I wonder if this has more to do with AMD's Infinity Fabric (or a variation of it) being integrated into the systems overall I/O communications. I believe (not a 100% sure) Sony wants better or more efficient coherence between all their I/O related components and devices, especially the relations dealing with VR-gaming (PSVR2). Anyone (like myself) whom are into VR-gaming can tell you, slow streaming assets can break immersion really quickly.
 
SSDs are hitting 3.5 GB/s in the PC space.

Whatever Sony are proposing, it's going to be interesting. Need to be able to play with automatic handling of external HDD, and now can outperform anything in SSD land.
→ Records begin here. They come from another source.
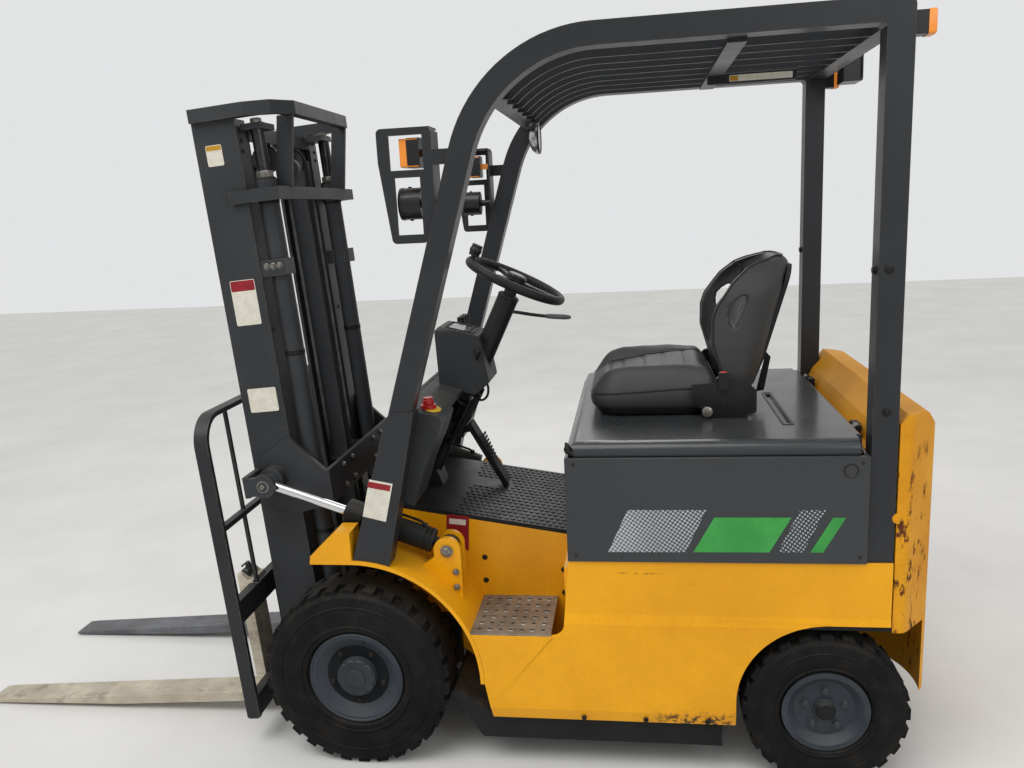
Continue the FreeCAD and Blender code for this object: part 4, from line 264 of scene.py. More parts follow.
@dataclass(frozen=True)
class Finish:
    """A finish with cloudy colour, fine grain, settled dust and worn edges."""

    name: str
    slot: str
    colour: Colour
    shade: Colour
    rough: float = 0.42
    metal: float = 0.0
    coat: float = 0.0
    patch: float = 3.0
    grain: float = 300.0
    relief: float = 0.12
    dust: float = 0.18
    dust_colour: Colour = (128, 121, 108)
    wear: float = 0.0
    bare: Colour = (148, 144, 136)
    clear: float = 0.0
    shine: float = 0.3

    def material(self) -> bpy.types.Material:
        """The material of this finish, made once."""
        return bpy.data.materials.get(self.name) or self.make()

    def make(self) -> bpy.types.Material:
        """Builds the node tree.

        Returns:
            The new material.
        """
        shader = Shader(self.name)
        cloud = shader.noise(self.patch, 4.0, 0.62)
        fine = shader.noise(self.grain, 2.0, 0.6)
        colour = shader.mix(shader.span(cloud, 0.36, 0.68), linear(self.colour), linear(self.shade))
        dark = linear((self.shade[0] * 0.78, self.shade[1] * 0.78, self.shade[2] * 0.78))
        colour = shader.mix(shader.span(fine, 0.4, 0.72, 0.0, 0.35), colour, dark)
        rough = shader.span(cloud, 0.32, 0.7, max(self.rough - 0.08, 0.03), min(self.rough + 0.1, 1.0))
        coat = self.detail(shader, Coat(colour, rough, self.metal, fine))
        if self.dust > 0:
            settled = shader.times(shader.upward(), shader.span(shader.noise(9.0, 3.0, 0.7), 0.38, 0.66, 0.25, 1.0))
            settled = shader.times(settled, self.dust)
            coat.colour = shader.mix(settled, coat.colour, linear(self.dust_colour))
            coat.rough = shader.blend(settled, coat.rough, 0.85)
        if self.wear > 0:
            rubbed = shader.times(shader.edges(0.0035), shader.span(shader.noise(38.0, 3.0, 0.7), 0.42, 0.56))
            rubbed = shader.times(rubbed, self.wear)
            coat.colour = shader.mix(rubbed, coat.colour, linear(self.bare))
            coat.metal = shader.span(rubbed, 0.0, 1.0, self.metal, 0.85)
        bump = {"Strength": 1.0, "Distance": self.relief * 0.001, "Height": coat.height}
        sockets = {
            "Base Color": coat.colour,
            "Roughness": coat.rough,
            "Metallic": coat.metal,
            "Normal": shader.add("ShaderNodeBump", bump),
            "Coat Weight": self.coat,
            "Coat Roughness": 0.12,
            "Transmission Weight": self.clear,
            "Specular IOR Level": self.shine,
        }
        for name, value in sockets.items():
            socket = shader.surface.inputs[name]
            if isinstance(value, bpy.types.NodeSocket):
                shader.tree.links.new(value, socket)
            else:
                socket.default_value = value
        return shader.material

    def detail(self, shader: Shader, coat: Coat) -> Coat:
        """What a special finish adds; this plain one adds nothing."""
        return coat


@dataclass(frozen=True)
class CastPaint(Finish):
    """Paint over rough casting, with rust where the corner has been struck."""

    rust: Colour = (92, 48, 20)

    def detail(self, shader: Shader, coat: Coat) -> Coat:
        """Adds the casting's skin and the rust at the left rear corner.

        Args:
            shader: The tree.
            coat: The paint so far.

        Returns:
            The paint with its casting skin and rust.
        """
        corner = shader.times(shader.within("X", 0.36, 0.6, 0.06), shader.within("Y", 1.455, 1.60, 0.03))
        upper = shader.times(corner, shader.within("Z", 0.56, 0.98, 0.05))
        lower = shader.times(corner, shader.within("Z", 0.30, 0.50, 0.04))
        blotch = shader.span(shader.noise(30.0, 6.0, 0.68, (1, 1, 0.45)), 0.56, 0.61)
        marks = shader.times(shader.most(upper, lower), blotch)
        skin = shader.noise(34.0, 6.0, 0.7)
        coat.colour = shader.mix(marks, coat.colour, linear(self.rust))
        coat.rough = shader.blend(marks, coat.rough, 0.9)
        coat.height = shader.add("ShaderNodeMath", {0: coat.height, 1: skin}, operation="ADD")
        return coat


@dataclass(frozen=True)
class ScratchedPaint(Finish):
    """Gloss paint with long scratches, scuffs and a rusty lower edge."""

    scratch: Colour = (70, 52, 26)

    def detail(self, shader: Shader, coat: Coat) -> Coat:
        """Adds the scratches in the places where boots and pallets rub.

        Args:
            shader: The tree.
            coat: The paint so far.

        Returns:
            The paint with its marks.
        """
        lines = shader.span(shader.noise(30.0, 3.0, 0.6, (1, 0.05, 2.6)), 0.655, 0.69)
        broken = shader.span(shader.noise(16.0, 3.0, 0.6), 0.5, 0.58)
        upper = shader.times(shader.within("Y", 0.57, 0.92, 0.05), shader.within("Z", 0.585, 0.668, 0.012))
        lower = shader.times(shader.within("Y", 0.72, 1.02, 0.05), shader.within("Z", 0.345, 0.372, 0.004))
        long = shader.times(shader.times(lines, broken), shader.most(upper, lower))
        foot = shader.times(shader.within("Z", 0.1, 0.198, 0.03), shader.within("Y", 0.86, 1.1, 0.08))
        foot = shader.times(foot, shader.span(shader.noise(42.0, 5.0, 0.7), 0.5, 0.58))
        marks = shader.most(shader.times(long, 0.9), foot)
        coat.colour = shader.mix(marks, coat.colour, linear(self.scratch))
        coat.rough = shader.blend(marks, coat.rough, 0.75)
        return coat


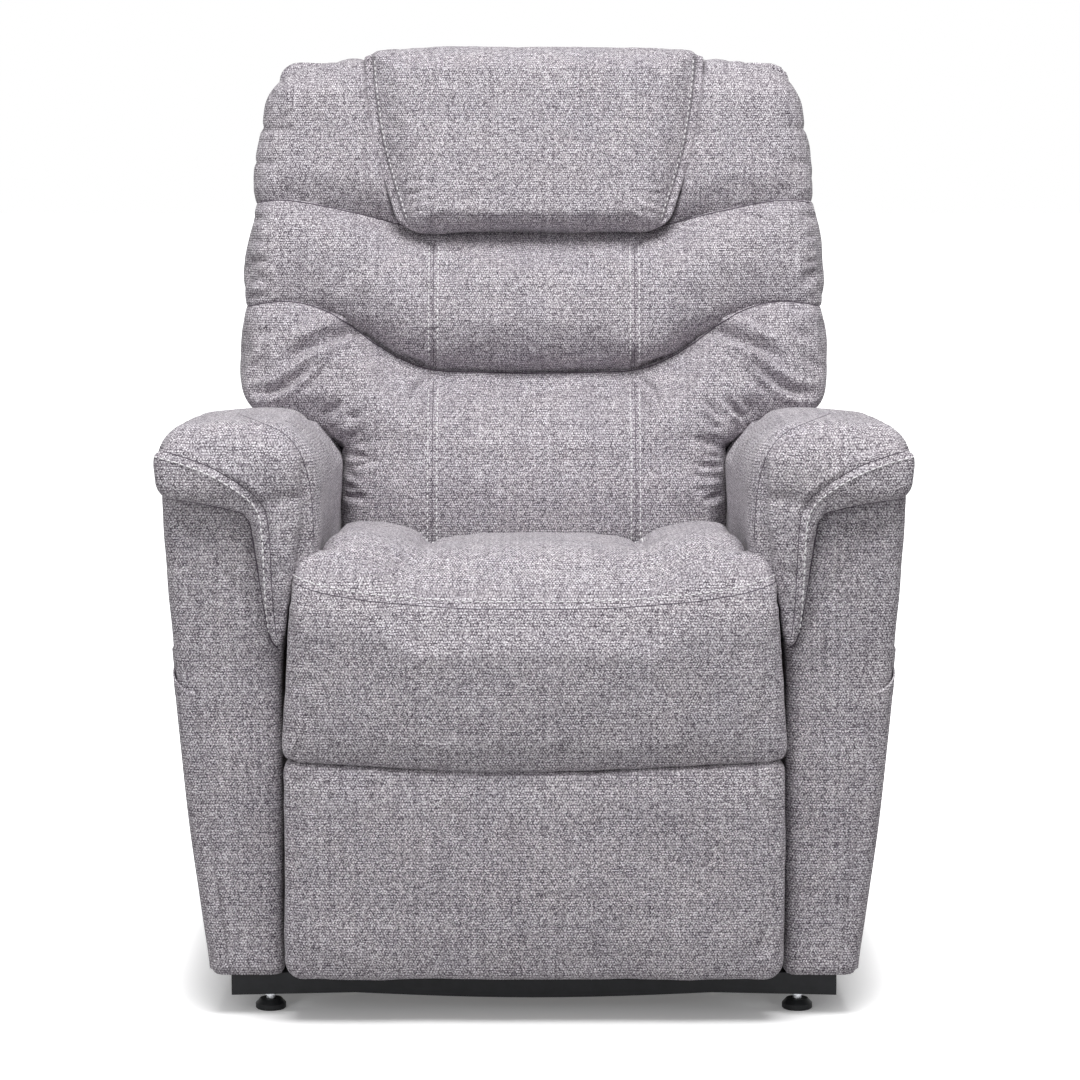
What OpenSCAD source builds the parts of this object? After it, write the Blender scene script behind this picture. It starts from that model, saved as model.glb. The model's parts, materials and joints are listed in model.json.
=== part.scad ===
// Lift recliner chair: a power lift base, a seat chassis with arms, a footrest and a reclining back.
// Front faces -Y, +Z is up, and the origin is on the floor under the middle of the chair.
// Left and right are the sitter's, so the sitter's left is +X.

/* [Base frame] */
// Height of the underside of the base rails above the floor
rail_z = 22; // [18:1:30]
// Height of the base rail section
rail_h = 24; // [20:1:30]
// Inner face of a base rail from the middle
rail_in = 282; // [276:1:290]
// Width of the base rail section
rail_w = 40; // [30:1:50]
// Wall of the steel tube sections
tube_wall = 2.5; // [1.5:0.5:4]
// Front end of the base rails
rail_front = -400; // [-410:1:-390]
// Rear end of the base rails
rail_rear = 330; // [310:1:350]
// Half length of the front cross bar
bar_half = 345; // [330:1:360]
// Thickness of the front cross bar
bar_t = 11; // [6:1:14]
// Diameter of a foot pad
foot_d = 35; // [28:1:45]
// Thickness of a foot pad
foot_h = 12; // [8:1:16]
// Diameter of the foot stud
stud_d = 10; // [8:1:12]
// Front feet, distance behind the front end of the rails
foot_inset = 14; // [12:1:40]

/* [Linkage] */
// Thickness of the linkage plates
link_t = 6; // [4:1:8]
// Gap between neighbouring linkage plates
link_gap = 4; // [2:0.5:5]
// Width of the rear lift arm
arm_bar_w = 38; // [30:1:44]
// Width of the front lift link
link_bar_w = 30; // [24:1:34]
// Diameter of the linkage pins
pin_d = 12; // [8:1:14]
// Radial running clearance of a pin in its hole
fit = 0.05; // [0.02:0.01:0.1]
// Extra radial clearance of the front link on its upper pin
loose = 1.6; // [1.3:0.1:3]
// Diameter of the cross tubes
cross_d = 28; // [22:1:32]
// Diameter of the lift torque tube
torque_d = 32; // [26:1:36]

/* [Actuators] */
// Outer diameter of an actuator tube
act_tube_d = 38; // [32:1:42]
// Diameter of an actuator rod
act_rod_d = 18; // [14:1:22]
// Diameter of an actuator motor
motor_d = 50; // [40:1:54]
// Length of an actuator motor
motor_len = 92; // [70:1:110]
// Diameter of the pins at an actuator's ends
act_pin_d = 10; // [8:1:12]

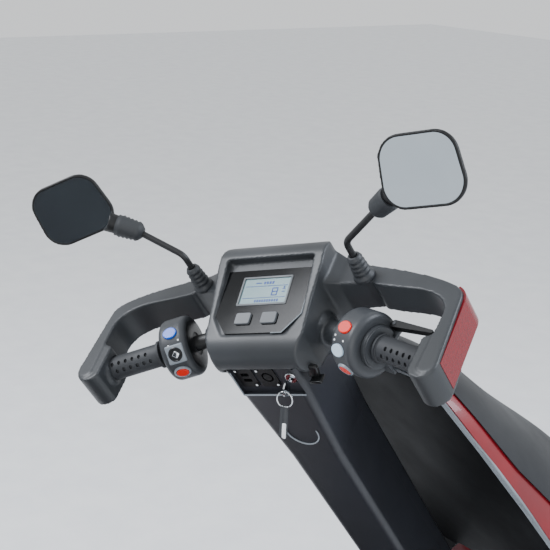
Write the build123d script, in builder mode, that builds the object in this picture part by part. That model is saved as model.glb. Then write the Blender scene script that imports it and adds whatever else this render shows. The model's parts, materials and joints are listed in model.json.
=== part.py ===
from build123d import *
from math import asin, cos, radians, sin, tan
import os

# A three-wheeled mobility scooter, in millimetres. X is to the rider's right, Y forward, Z up.
# The tiller stands as it is used: leaning back towards the rider and turned a little to the left.

# ---- driving dimensions ------------------------------------------------------------------
tiller_lean = 35.0            # degrees from upright, back towards the rider
tiller_steer = 25.0           # degrees to the left of straight ahead
head_height = 939.0           # middle of the handlebar above the ground
head_reach = -8.0             # Y of the middle of the handlebar
wall = 3.0                    # moulded covers
fit_gap = 0.3                 # between pieces that move past each other
shaft_gap = 0.08              # radial, round a shaft or a pin
seam_gap = 0.2                # between fixed mouldings

front_wheel_radius = 125.0
front_tyre_width = 74.0
rear_wheel_radius = 140.0
tread_drop, tread_edge = 12.0, 2.0      # how far the tread falls away, and stops short of the sides
rear_tyre_width = 82.0
rear_axle_y = -500.0
rear_track = 526.0            # between the middles of the rear tyres
axle_radius = 9.0

bar_radius = 11.0
bar_straight = 68.0           # half of the straight middle
bar_sweep = 22.1              # degrees back towards the rider
bar_rise = 2.2                # degrees up
bar_arm = 212.0               # each swept end, from the bend
grip_radius = 17.0
grip_start, grip_end = 119.0, 203.0
pod_radius = 44.0
pod_start, pod_end = 66.0, 108.0

stem_radius = 14.0            # steering stem in the frame's head tube
pivot_drop = 715.0            # handlebar to tiller tilt pivot, down the column
column_radius = 19.0
rider_face = -77.0            # column's face towards the rider, in the head's own Y
column_front_face = 34.0

deck_height = 120.5           # underside of the floor pan
deck_half_width = 255.0
rail_height = 90.0            # underside of the frame rails
rail_size = 30.0
rail_spacing = 220.0

post_y = -418.0               # seat post
post_radius = 24.0
seat_height = 492.0           # underside of the cushion
seat_width, seat_depth, seat_thick = 450.0, 440.0, 76.0
back_height, back_thick = 430.0, 70.0

# ---- frames ------------------------------------------------------------------------------
lean, steer = radians(tiller_lean), radians(tiller_steer)
head_origin = Vector(0, head_reach, head_height)
COLUMN = Plane(origin=head_origin, x_dir=(1, 0, 0), z_dir=(0, -sin(lean), cos(lean)))
HEAD = Plane(
    origin=head_origin,
    x_dir=(cos(steer), sin(steer) * cos(lean), sin(steer) * sin(lean)),
    z_dir=(0, -sin(lean), cos(lean)),
)
wheel_lean = asin(sin(steer) * sin(lean))
tread_half = front_tyre_width / 2 - tread_edge
tread_round = (tread_half**2 + tread_drop**2) / (2 * tread_drop)
front_axle_height = (front_wheel_radius - tread_round) * cos(wheel_lean) + tread_round
axle_drop = (head_height - front_axle_height) / cos(lean)
front_axle_y = head_reach + axle_drop * sin(lean)

pieces = {}


def finish(builder, label, frame=None):
    """Set a finished piece in its frame, name it and keep it."""
    if frame is not None:
        builder.part = frame.location * builder.part
    builder.part.label = label
    pieces[label] = builder


def mirrored(original):
    """The left-hand copy of a right-hand piece, both in the head's own frame."""
    with BuildPart() as copy:
        mirror(original.part, about=Plane.YZ)
    return copy


# ---- tiller head, in its own frame: X right, Y forward, Z up the column -------------------
sweep_angle, rise_angle = radians(bar_sweep), radians(bar_rise)
bar_bend = Vector(bar_straight, 0, 0)
bar_dir = Vector(cos(sweep_angle) * cos(rise_angle), -sin(sweep_angle) * cos(rise_angle), sin(rise_angle))
bar_up = (Vector(0, 0, 1) - bar_dir * bar_dir.Z).normalized()
bar_back = bar_dir.cross(bar_up)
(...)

Wonder if a three level solution (HDD -> flash -> slow ram cache) could work out. Under some circumstances, perhaps it could be better than simply a larger super fast SSD?
 
Some of us already guessed as to the likely size of the GPU. And it worked out to something like 52 active CU's if you assume a 360mm^2 die size.

I think some argued that you couldn't use 7nm Vega GPU as a 1-to-1 comparison to estimate the apprx CU size because a bunch of hardware features would be stripped out on a Navi/console. But if they are adding dedicated RT hardware to the console GPU's then it may not be that much difference.
 
Some of us already guessed as to the likely size of the GPU. And it worked out to something like 52 active CU's if you assume a 360mm^2 die size.

I think some argued that you couldn't use 7nm Vega GPU as a 1-to-1 comparison to estimate the apprx CU size because a bunch of hardware features would be stripped out on a Navi/console. But if they are adding dedicated RT hardware to the console GPU's then it may not be that much difference.
I doubt it has dedicated RT hardware. It’s probably just RT via compute, which is how everything does RT in DXR except for Turing.

Vega VII is 64 CUs with a 4096 bit HBM2 interface and hardware for INT8 and FP64. All in 330mm^2. Zen 2 chiplet is 70mm^2. 56 CUs to yield 52 may be fairly close.
 
Great news! I'm extremely excited about the SSD bit. Finally.

What about the same-as-PS4 CPU core count, though? I fear that it will hurt PS5 in the long run...
 
Great news! I'm extremely excited about the SSD bit. Finally.

What about the same-as-PS4 CPU core count, though? I fear that it will hurt PS5 in the long run...

Not all CPU cores are created equal and the Zen 2 cores going into PS5 have SMT, so can run up to 16 threads. There is no comparison between the two, the CPU portion of the PS5 is going to be a huge leap over the one in the PS4.
 
Not all CPU cores are created equal and the Zen 2 cores going into PS5 have SMT, so can run up to 16 threads. There is no comparison between the two, the CPU portion of the PS5 is going to be a huge leap over the one in the PS4.
We don’t know if SMT will be enabled, or if games will have access to it.
 
We don’t know if SMT will be enabled, or if games will have access to it.

True, but the base hardware is capable of it and the 360's CPU used it, so it's not exactly unprecedented. Just having the capability is an indication of the processing units having an increased capacity for work relative to Jaguar.